# [Given instruction]
The listing beneath should be written out in full, exactly as shown.

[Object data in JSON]
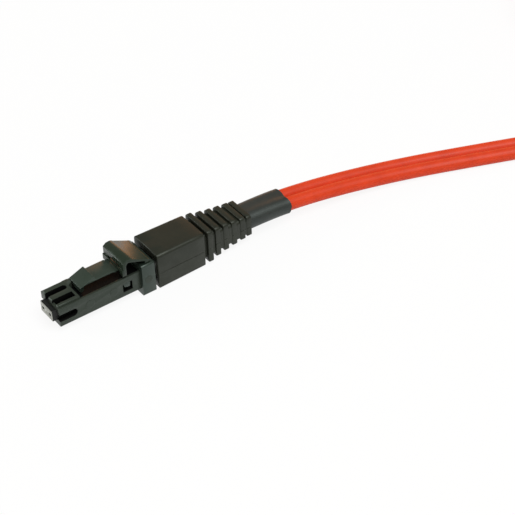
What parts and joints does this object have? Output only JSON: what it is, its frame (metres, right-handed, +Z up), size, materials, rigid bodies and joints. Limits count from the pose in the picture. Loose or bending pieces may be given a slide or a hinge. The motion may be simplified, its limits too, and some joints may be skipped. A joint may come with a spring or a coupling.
{
  "type": "fibre optic patch cable",
  "caption": "Duplex fibre optic patch cable: orange flat zip cord with a small square plug, trigger-lever latch and ribbed boot at each end, the spare length tied in an oval coil.",
  "frame": {"origin": "under the middle of the first plug, on the surface that the cable lies on; the plug runs from its ferrule's face to its boot's end", "axes": "+X from the first plug's ferrule face toward its cord, along the plug; +Y across the plug; +Z up"},
  "size_m": [0.2308, 0.0593, 0.0236],
  "materials": {
    "ferrule": "fine moulded, polished face",
    "rubber_insert": "soft",
    "spacer": "moulded",
    "spring_wire": "drawn wire",
    "housing": "satin moulded",
    "collar": "satin moulded",
    "crimp_body": "turned",
    "crimp_sleeve": "crimped",
    "fibre": "coated",
    "boot": "satin elastomer",
    "shrink": "satin shrink tube",
    "jacket": "smooth cord jacket",
    "tie": "woven strap"
  },
  "bodies": {
    "cable": {"front_housing": "housing", "rear_collar": "collar", "crimp_body": "crimp_body", "crimp_sleeve": "crimp_sleeve", "boot": "boot", "fibre_pair": "fibre", "ferrule_spring": "spring_wire", "shrink_sleeve": "shrink", "cord_run": "jacket", "cord_coil": "jacket", "cord_tail": "jacket", "coil_tie": "tie", "far_front_housing": "housing", "far_rear_collar": "collar", "far_boot": "boot", "far_shrink_sleeve": "shrink"},
    "latch": {"latch_arm": "housing"},
    "lever": {"trigger_lever": "collar"},
    "ferrule": {"ferrule": "ferrule", "ferrule_insert": "rubber_insert", "spacer": "spacer"},
    "far_latch": {"far_latch_arm": "housing"},
    "far_lever": {"far_trigger_lever": "collar"},
    "far_ferrule": {"far_ferrule": "ferrule"}
  },
  "joints": [
    {"name": "latch_flex", "type": "hinge", "parent": "cable", "child": "latch", "pos_m": [-0.01625, 0, 0.0062], "axis": [0, 1, 0], "range_deg": [0, 4.2], "stiffness_Nm_per_rad": 0.0005},
    {"name": "lever_press", "type": "hinge", "parent": "cable", "child": "lever", "pos_m": [-0.00225, 0, 0.00785], "axis": [0, -1, 0], "range_deg": [0, 6], "stiffness_Nm_per_rad": 0.0005},
    {"name": "ferrule_float", "type": "slide", "parent": "cable", "child": "ferrule", "axis": [1, 0, 0], "range_m": [0, 0.0006], "stiffness_N_per_m": 1000, "deforming": ["ferrule_spring", "fibre_pair"]},
    {"name": "far_latch_flex", "type": "hinge", "parent": "cable", "child": "far_latch", "pos_m": [0.19985, -0.0205, 0.0194], "axis": [0, -1, 0], "range_deg": [0, 4.2], "stiffness_Nm_per_rad": 0.0005},
    {"name": "far_lever_press", "type": "hinge", "parent": "cable", "child": "far_lever", "pos_m": [0.18585, -0.0205, 0.02105], "axis": [0, 1, 0], "range_deg": [0, 6], "stiffness_Nm_per_rad": 0.0005},
    {"name": "far_ferrule_float", "type": "slide", "parent": "cable", "child": "far_ferrule", "axis": [-1, 0, 0], "range_m": [0, 0.0006], "stiffness_N_per_m": 1000}
  ],
  "couplings": [
    {"joint": "latch_flex", "follows": "lever_press", "ratio": 0.6867},
    {"joint": "far_latch_flex", "follows": "far_lever_press", "ratio": 0.6867}
  ]
}
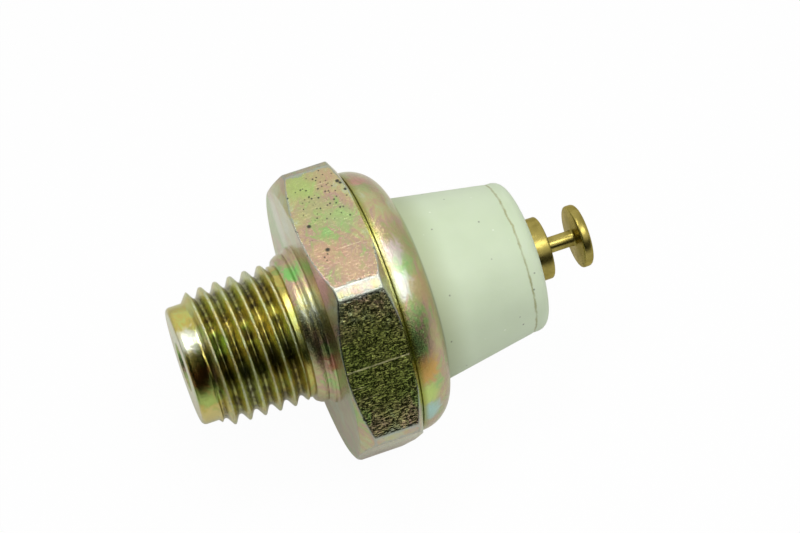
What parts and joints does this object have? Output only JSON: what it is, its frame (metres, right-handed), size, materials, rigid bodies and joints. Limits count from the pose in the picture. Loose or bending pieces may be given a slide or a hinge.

# [Reply]
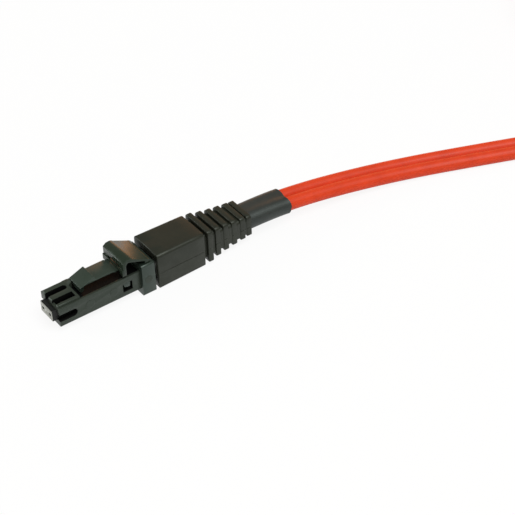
What parts and joints does this object have? Output only JSON: what it is, its frame (metres, right-handed, +Z up), size, materials, rigid bodies and joints. Limits count from the pose in the picture. Loose or bending pieces may be given a slide or a hinge. The motion may be simplified, its limits too, and some joints may be skipped. A joint may come with a spring or a coupling.
{
  "type": "fibre optic patch cable",
  "caption": "Duplex fibre optic patch cable: orange flat zip cord with a small square plug, trigger-lever latch and ribbed boot at each end, the spare length tied in an oval coil.",
  "frame": {"origin": "under the middle of the first plug, on the surface that the cable lies on; the plug runs from its ferrule's face to its boot's end", "axes": "+X from the first plug's ferrule face toward its cord, along the plug; +Y across the plug; +Z up"},
  "size_m": [0.2308, 0.0593, 0.0236],
  "materials": {
    "ferrule": "fine moulded, polished face",
    "rubber_insert": "soft",
    "spacer": "moulded",
    "spring_wire": "drawn wire",
    "housing": "satin moulded",
    "collar": "satin moulded",
    "crimp_body": "turned",
    "crimp_sleeve": "crimped",
    "fibre": "coated",
    "boot": "satin elastomer",
    "shrink": "satin shrink tube",
    "jacket": "smooth cord jacket",
    "tie": "woven strap"
  },
  "bodies": {
    "cable": {"front_housing": "housing", "rear_collar": "collar", "crimp_body": "crimp_body", "crimp_sleeve": "crimp_sleeve", "boot": "boot", "fibre_pair": "fibre", "ferrule_spring": "spring_wire", "shrink_sleeve": "shrink", "cord_run": "jacket", "cord_coil": "jacket", "cord_tail": "jacket", "coil_tie": "tie", "far_front_housing": "housing", "far_rear_collar": "collar", "far_boot": "boot", "far_shrink_sleeve": "shrink"},
    "latch": {"latch_arm": "housing"},
    "lever": {"trigger_lever": "collar"},
    "ferrule": {"ferrule": "ferrule", "ferrule_insert": "rubber_insert", "spacer": "spacer"},
    "far_latch": {"far_latch_arm": "housing"},
    "far_lever": {"far_trigger_lever": "collar"},
    "far_ferrule": {"far_ferrule": "ferrule"}
  },
  "joints": [
    {"name": "latch_flex", "type": "hinge", "parent": "cable", "child": "latch", "pos_m": [-0.01625, 0, 0.0062], "axis": [0, 1, 0], "range_deg": [0, 4.2], "stiffness_Nm_per_rad": 0.0005},
    {"name": "lever_press", "type": "hinge", "parent": "cable", "child": "lever", "pos_m": [-0.00225, 0, 0.00785], "axis": [0, -1, 0], "range_deg": [0, 6], "stiffness_Nm_per_rad": 0.0005},
    {"name": "ferrule_float", "type": "slide", "parent": "cable", "child": "ferrule", "axis": [1, 0, 0], "range_m": [0, 0.0006], "stiffness_N_per_m": 1000, "deforming": ["ferrule_spring", "fibre_pair"]},
    {"name": "far_latch_flex", "type": "hinge", "parent": "cable", "child": "far_latch", "pos_m": [0.19985, -0.0205, 0.0194], "axis": [0, -1, 0], "range_deg": [0, 4.2], "stiffness_Nm_per_rad": 0.0005},
    {"name": "far_lever_press", "type": "hinge", "parent": "cable", "child": "far_lever", "pos_m": [0.18585, -0.0205, 0.02105], "axis": [0, 1, 0], "range_deg": [0, 6], "stiffness_Nm_per_rad": 0.0005},
    {"name": "far_ferrule_float", "type": "slide", "parent": "cable", "child": "far_ferrule", "axis": [-1, 0, 0], "range_m": [0, 0.0006], "stiffness_N_per_m": 1000}
  ],
  "couplings": [
    {"joint": "latch_flex", "follows": "lever_press", "ratio": 0.6867},
    {"joint": "far_latch_flex", "follows": "far_lever_press", "ratio": 0.6867}
  ]
}
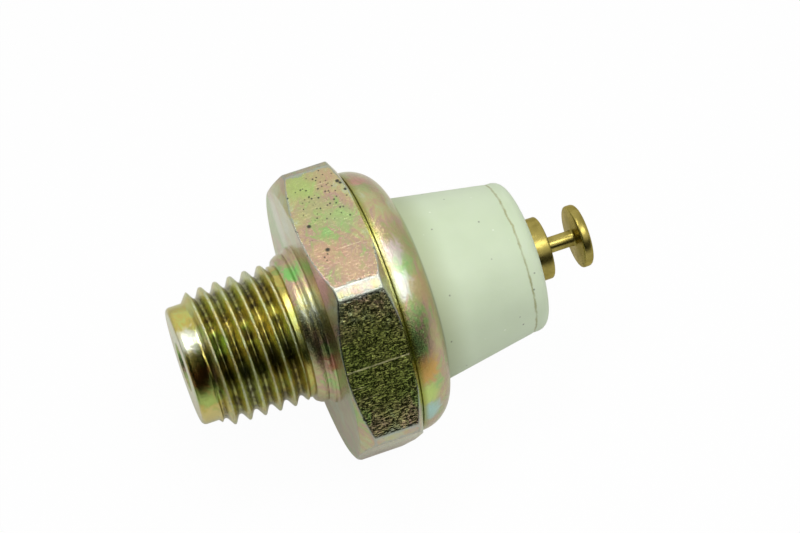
What parts and joints does this object have? Output only JSON: what it is, its frame (metres, right-handed), size, materials, rigid bodies and joints. Limits count from the pose in the picture. Loose or bending pieces may be given a slide or a hinge.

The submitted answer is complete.